Am 14. März 1946 kam die Genehmigung zur Wiedereröffnung der Schule. Aber es fehlte an Schulmöbeln! Die Stadtverwaltung stellte uns eine Reihe von Schulbänken leihweise zur Verfügung. Aber sie reichten nicht aus. Zur Neubeschaffung war ein Holzschein notwendig; der war aber nicht zu bekommen! Da machten sich Mater Annuntiata und Mater Theobalda wieder auf den Weg. Bis Geroldsgrün im Frankenwald mussten sie fahren und zum Teil wandern, um endlich in Stoffelsmühle die Zusage zur Anfertigung ... zu erhalten. Aber eine neue Schwierigkeit: Wer sollte sie abholen und womit? Die deutschen Lastwagen waren entweder beschlagnahmt oder zerstört oder ohne Treibstoff. Mater Benedikta wandte sich an die Militärregierung um zwei Lastwagen. Abgewiesen!

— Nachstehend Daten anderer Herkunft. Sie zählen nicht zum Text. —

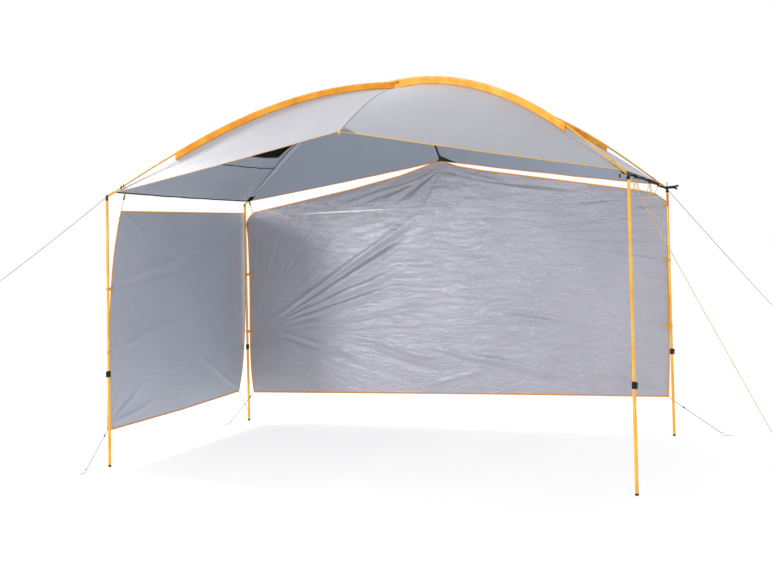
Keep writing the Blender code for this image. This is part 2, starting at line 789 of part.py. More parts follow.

Und die Schublbänke kamen!

Da unsere Schwestern im Plärrerviertel noch fremd waren, galt es erst neue Geschäftsleute ausfindig zu machen. Tag für Tag mussten unsere Schwestern mit einem geliehenen Brückenwagen – der unsrige war zerstört – durch die belebtesten Straßen über den Plärrer nach der Tafelhofstraße fahren um von der Schuttstelle Holz zu holen. Da in der Baracke buchstäblich alles fehlte, musste jeder Nagel, jedes Schräubchen auf endlos langen und staubigen Wegen zusammengeholt werden...“

Woher nahmen die tapferen Frauen die Kraft und den Mut, mit diesen Schwierigkeiten fertig zu werden?